RECORDED INFORMATION >>
_ _ _ _ _ _ _
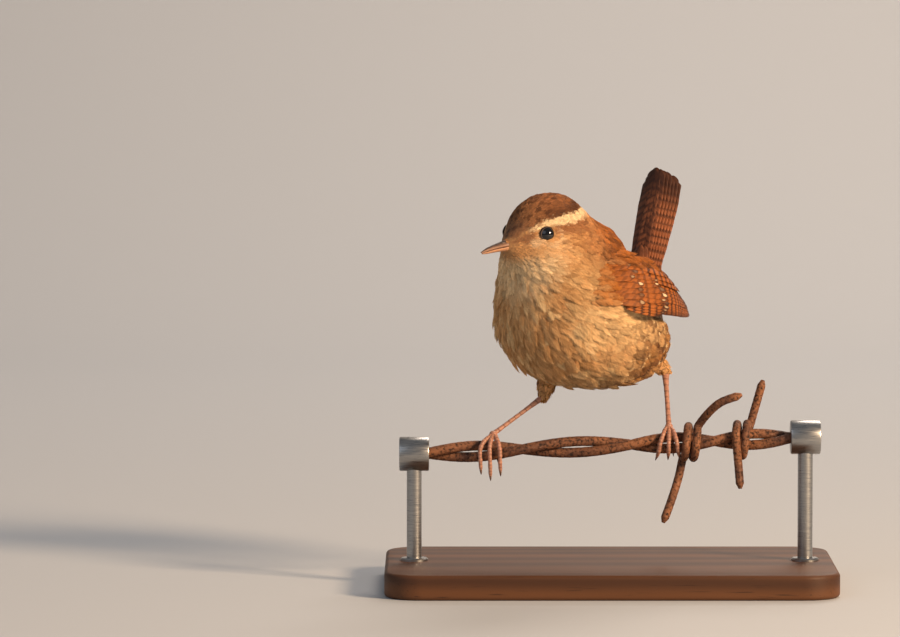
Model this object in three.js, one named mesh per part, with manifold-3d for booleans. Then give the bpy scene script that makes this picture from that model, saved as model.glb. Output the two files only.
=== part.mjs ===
// A life-size Eurasian wren gripping a short cut length of twisted barbed wire, on a plain display stand.
// Millimetres, +Z up. X runs along the wire, Y points away from the viewer, and the origin is under the
// middle of the base. The bird has a frame of its own: +X forward, +Y to its left, +Z up.
import * as THREE from "three";
import { mergeVertices } from "three/addons/utils/BufferGeometryUtils.js";
import Module from "manifold-3d";

const wasm = await Module();
wasm.setup();

// Driving sizes
const gap = 0.3; // between pieces that touch

const base = { length: 108, depth: 66, height: 6, corner: 9, bevel: 1 };
const rod = { at: 47, radius: 1.8, socket: 3, collarRadius: 4.1, collarHalf: 3.6 };

const wire = {
  height: 33.8, // of the centre line over the floor, at the middle
  rise: 0.043, // for each millimetre along X
  strand: 1.2, // radius of one strand
  crossings: [-66, -45, -21.8, 4.6, 24.5, 43.2, 64], // X where one strand passes in front of the other
};
const strandOrbit = wire.strand + gap / 2;
const wireEnvelope = strandOrbit + wire.strand;

const barb = {
  radius: 1,
  pitch: 2.4, // advance for each turn
  cut: 0.35, // radius at a cut end, as a share
  chamfer: 0.04, // share of the length over which it comes to its full size
};

const stance = { centre: [-6.9, 3, 64], yaw: 40 }; // yaw is counted from facing the viewer, towards -X
const headPose = { centre: [13.6, 0, 20], turn: 7, pitch: -4 }; // turned to the bird's right, bill down

// Plumage outline as ellipsoids, melted together. A form with a side is doubled on the other side.
const bodyForms = [
  { name: "breast", at: [6, 0, 1.5], r: [16.8, 18.6, 15.6] },
  { name: "belly", at: [-3, 0, -4], r: [18.5, 17.8, 12] },
  { name: "flank", at: [-5, 6.5, -5], r: [13.5, 11.5, 10.6], side: true },
  { name: "back", at: [-6, 0, 6], r: [15.5, 14, 12] },
  { name: "rump", at: [-16.5, 0, 3.5], r: [9.5, 9.5, 9] },
  { name: "vent", at: [-15, 0, -5.5], r: [10, 10.5, 8] },
  { name: "neck", at: [11, 0, 11.5], r: [12.2, 13.6, 11.5] },
  { name: "mantle", at: [2.6, 0, 15.6], r: [12.5, 12.3, 10] },
];
const headForms = [
  { name: "skull", at: [-1, 0, 0.9], r: [11.5, 9.9, 10.6] },
  { name: "cheek", at: [0.5, 4, -3.2], r: [7.5, 5.4, 5.6], side: true },
  { name: "face", at: [7.2, 0, -0.9], r: [5.2, 4.9, 4.6] },
  { name: "nape", at: [-6, 0, -5], r: [8, 9, 8] },
];
const skinGrain = { head: { edge: 2.2, slack: 0.22 }, torso: { edge: 3, slack: 0.34 } };
const bodyMelt = 6;
const headMelt = 3.5;
const neckMelt = 5;

const eye = { at: [5.4, 6, 1.9], radius: 2.1, socket: 2.4, lidRing: 1.7, lid: 0.3 };

const bill = {
  root: 8.6, // forward of the head's centre, inside the face
  edge: 11.4, // where the feathers end
  tip: 21.2,
  lift: -0.35, // of the mouth line at the edge
  droop: 0.0085, // of the tip, by the square of the way along
  width: 3.3,
  upper: 1.75, // height of each half at the feathers
  lower: 1.35,
  mouth: 0.24, // gap between the two halves
};

const nostril = { out: 1.3, side: 1.3, up: 0.85, half: [0.75, 0.5, 0.3], pitch: 6 }; // half sizes
const lid = { out: 1.85, ahead: 0.5, turn: 18, sides: [1.04, 0.94] }; // ring of the lids, from the eye's centre

const neckCut = { head: 7, torso: 12 }; // along the line from the head's centre to the torso's

const wing = {
  line: [[12.5, 13.2, 9.4], [4, 18, 8.2], [-8, 18.9, 5.8], [-20, 14, 2.9], [-32, 6.6, 0.2]],
  lean: [24, 28, 30, 32, 30], // degrees that the surface faces up, along the line
  curve: 17, // radius of the surface across its width
  under: 0.5, // how far the lowest vanes reach below the surface
  spare: 1, // room left round the folded wing
};

const tail = {
  root: [-20.9, 0, 5],
  lean: 18.5, // degrees back from upright
  sunk: 5.5, // part of the root inside the rump
  length: 30.4,
  width: 5,
  pairs: 6,
  // for the middle pair, and the change for each pair from there outwards
  across: [0.35, 0.3],
  fan: [0.6, 0.85], // degrees from the middle line
  lift0: [0.7, -0.36],
  lift1: [0.8, -0.42],
  tilt: [0.12, 0.1],
  shorter: 0.09, // of a pair, by the square of its number
  room: 1.1, // round the root, for the feathers that start from it
  flesh: { reach: 9, across: 4.6, thick: 2.7, sink: 0.6, taper: [0.8, 1, 0.9, 0.6, 0.3] },
};

// Short feathers over the tail's root, on its back and on its front, seen across the tail at c
const tailCoverts = {
  across: [-2.3, -0.8, 0.8, 2.3],
  faces: [
    { face: 1, length: 11.5, width: 4.4, lift0: 1.9, lift1: 1.5 },
    { face: -1, length: 13, width: 5, lift0: -3.1, lift1: -2.6 },
  ],
  start: -2, // along the tail
  shorter: 1.1, // for each millimetre off the middle
  spread: 1.25,
  tilt: 0.25,
};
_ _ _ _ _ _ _
CHALLENGE >> Search the data for "manifold" and list every line in which it occurs.

ANSWER TO THIS TASK >>
Model this object in three.js, one named mesh per part, with manifold-3d for booleans. Then give the bpy scene script that makes this picture from that model, saved as model.glb. Output the two files only.
import Module from "manifold-3d";